1. Collect all the relief pitchers who had at least 30 innings pitched in 2013.

2. Download each pitcher's FIP statistic and gmLI (entering leverage) from

3. Created scatter plots and ran linear regression trendlines through them and calculated R-Squared.

Interpretation of Results

The higher the R-squared, the more effectively a team matched its relievers to leverage.



The Atlanta Braves best matched their relief pitchers to leverage. An R-squared of .765 can be interpreted as 76.5 percent of the variance in entering leverage can be explained by pitchers’ FIP. The Pirates ranked fourth in the National League and ninth in Major League Baseball.

Here are the scatter plots for the Atlanta Braves, Pittsburgh Pirates and MLB.


Better than any other team in baseball, the Atlanta Braves had a close fit between decreasing FIP (moving right to left) and increasing average entering leverage (moving from the bottom up on Y-axis).


The dots from left-to-right represent: Melancon, Grilli, Watson, Mazzaro, Wilson, Gomez, Hughes, Morris. As many on this site noted over the course of the year, Bryan Morris’ performance did not match up well with his role.

Finally, here is the scatter plot for all of Major League relief pitchers with 30 or more innings pitched.


Yearly changes in leverage sensitivity

The table below shows the yearly fluctuations in what I am calling leverage sensitivity. Leverage sensitivity simply is a measure of the league-wide correlation between FIP and average entering leverage. The higher the R-squared, the more effectively managers matched their relievers to leverage.


While leverage sensitivity has been generally improving, 2013 had the lowest R-squared since 2003.

Leverage sensitivity and shutdowns/meltdowns

We would expect that teams that more effectively match their relievers to leverage would show improved bullpen performance. Surprisingly, while the data does seem to show some relationship, the relationship is very weak. (Some may even dismiss as too weak to be meaningful.) This poses some interesting questions that we can take up in the discussion section. It may be that I’m not measuring the phenomenon correctly, or that my expectations of the nature the relationship were overly inflated.

X-Axis is the number of shutdowns divided by meltdowns.

As defined by Fangraphs a "Shutdown is when a reliever accumulates greater than or equal to 0.06 WPA in any individual game.

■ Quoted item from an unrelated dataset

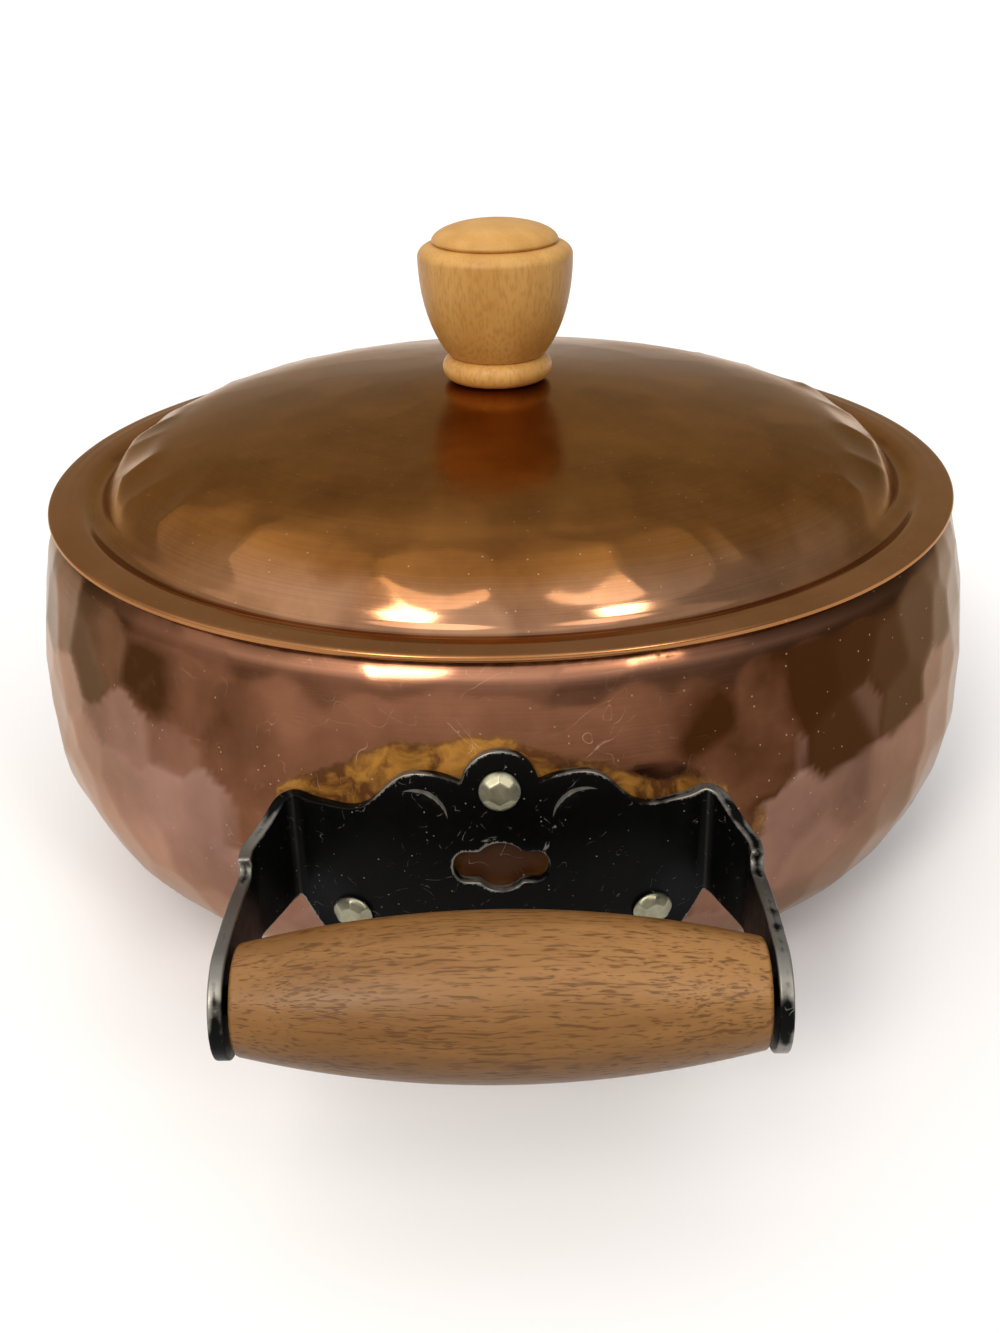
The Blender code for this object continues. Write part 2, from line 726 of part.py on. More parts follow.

Meltdown is when a reliever’s WPA is less than or equal to -0.06 in any individual game." The higher the ratio, the more effective the bullpen.

Y-Axis is the leverage sensitivity R-squared. The greater the R-squared, the more effectively relievers were matched to leverage.


Each dot in the table below represents a baseball season. Seasons with higher average leverage sensitivity tend to have a better shutdown/meltdown ratios, but the relationship is fairly weak.


Team-specific, 2013

Each dot represents leverage sensitivity and SD/MD ratio for each team in 2013. Again there is something going on, but it is very weak.



1. There are tremendous differences between how well Major League Baseball managers matched their bullpens to leverage last season. The Pirates ranked in the top third in this regard. The differences between the teams probably has less to do with managers using different approaches then it does with some managers organizing their bullpens more effectively than others according to the traditional innings-based approach.

2. We have seen a general increase in matching relievers to leverage over the course of the past 30 years. However, the year to year totals are volatile.

3. Surprisingly, matching relievers to leverage does not seem to create a very strong relationship with improved bullpen performance as measured by the ratio shutdown/meltdown. This is interesting and requires further research.